I have made one previously and I wanted to incorporate the lessons I learned from that into this one.

I need to achieve the following functions with this one:

  1. Accurate router bit height adjustment.
  2. Easy access to change router bits
  3. All controls need to be accessed easily
  4. It needed to reduce the noise of the router.
  5. It needed to be inexpensive to make
  6. It needed to be relatively simple to make (no complex joints or machining)

So after a bit of research I came up with this design and drew it up on Sketchup to see how it would work.

The hardest part of the design is creating a power transfer system to translate horizontal movement into vertical movement.

To achieve this I made a horizontal sliding frame with a 45 deg channel. This was mated to vertical sliding frame and a bearing transferred the horizontal movement into vertical movement.

The frames have to be strong enough to support the router solidly in use and transfer power from one plane to another.

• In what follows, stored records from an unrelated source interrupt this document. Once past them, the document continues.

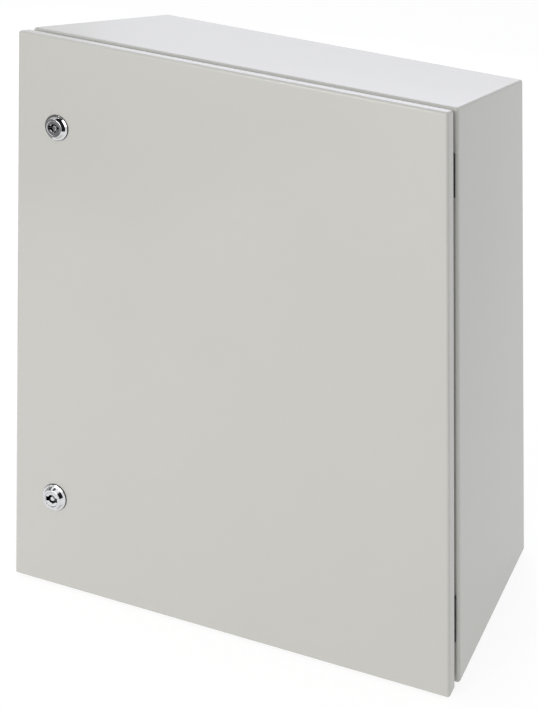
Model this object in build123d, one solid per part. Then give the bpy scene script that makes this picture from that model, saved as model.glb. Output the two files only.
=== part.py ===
from build123d import *
import os

# A wall-mounting sheet steel enclosure with one hinged door and two quarter-turn locks.
# Lengths are in millimetres. X runs across the front, Z runs up.
# While it is modelled, Y is the depth behind the door's front face.
# The export moves that to a frame whose origin is under the middle of the whole object.

# Overall size of the closed enclosure, without the lock heads
width = 500.0
height = 600.0
depth = 250.0

# How far a cutting shape runs past what it cuts, and how near counts as the same place
overcut = 1.0
same_place = 0.01

# Sheet steel of the body, and the inside radius of its bends
body_sheet = 1.5
body_bend = 1.5
rim_width = 22.0
opening_corner = 3.0

# Door: a shallow pan, a little smaller than the body's front
door_sheet = 1.5
door_bend = 0.5
door_fold = 14.0
door_side_gap = 2.0
door_end_gap = 1.5

# Foamed seal on the door, which the lip round the opening meets
seal_width = 14.0
seal_height = 8.2
seal_round = 3.0
seal_corner = 2.0
seal_gap = 0.3

# Concealed hinges on the right, each two leaves on one pin
hinge_from_end = 69.0
hinge_length = 45.0
hinge_inset = 3.0
knuckle_radius = 3.3
knuckle_gap = 0.2
end_play = 0.3
body_knuckle = 22.4
leaf_sheet = 2.0
body_leaf_reach = 13.5
door_leaf_reach = 14.0
leaf_relief = 5.0
hinge_pin_radius = 2.0
hinge_pin_play = 0.05
pin_head_radius = 2.8
pin_head_height = 1.0
pin_overhang = 0.7
hinge_screw_spacing = 28.0
hinge_screw_radius = 2.0
hinge_screw_play = 0.2
hinge_screw_spare = 1.6
hinge_screw_head_radius = 3.5
hinge_screw_head = 2.2
hinge_nut_flats = 7.0
hinge_nut_height = 3.2

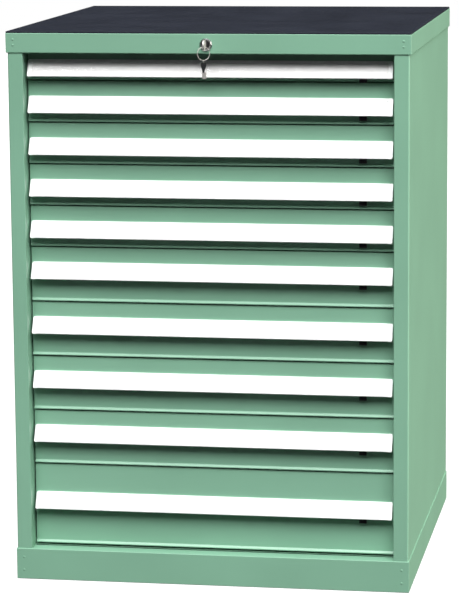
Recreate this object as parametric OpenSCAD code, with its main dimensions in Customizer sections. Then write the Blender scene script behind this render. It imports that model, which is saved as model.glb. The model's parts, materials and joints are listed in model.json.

The initial design called for two frames of similar construction, however I modified it as I went and made the vertical slide out of two of the off set routing bars that came with the router.

I decided to bolt the frames and slides together to allow disassembly during the build and for future servicing.

Simple skateboard bearings were used for the power transfer and work very smoothly.

The router cradle was made in two parts. Both parts were single pieces of timber with the router body holes cut out of them then sawn in two to create the clamp part of the cradle. The upper one has a clamping bolt which engages the metal slide to lock the router in place if required. Both parts were joined to the bearing mount.

The mounts were placed so the router would lift through the surface of the table to allow easy bit changing.

Enough travel was built into the lift so it would drop right out of the way when not in use to allow free use of the work bench above.

The sound proof box is made from 18mm MDF. It also houses the mounting brackets to hold the whole unit to the bench.

To be sound proof or at least reduce the decibel level it needs to have some mass to absorb sound waves and also be able to reflect them. The MDF provides the mass and rubber mat does the reflection here.

Its built to be a snug fit around the lift and router, the three sides and base are all glued and screwed into place. The inside has rubber mat glued to the centre of each panel using sound deadening glue. Being mounted in the centre of the panel it reduces drumming.

It only needed a 3/4 height door as the top part fits against the inside of my bench.

To mount the lift to the bench I decided to use three mounting brackets. You can see where there are placed in the pictures. By using a 3 point mounting system I can adjust the vertical axis of the router after its mounted to make sure its spot on. This allows for alignment errors in the build and mounting the router in the lift as well.

To reduce noise a bit further I added rubber strips at the mounting points to reduce vibration transfer.

To dismount the router lift I have to undo three machine bolts on the bench and then undo two bolts to lift it out of the soundproof box.

Total cost: – £43.00!
18mm MDF – £ 23.00
M8 Threaded Bar – £5.00
Planed Pine (70mm x 22mm) – £15.00
Everything else was surplus from other projects.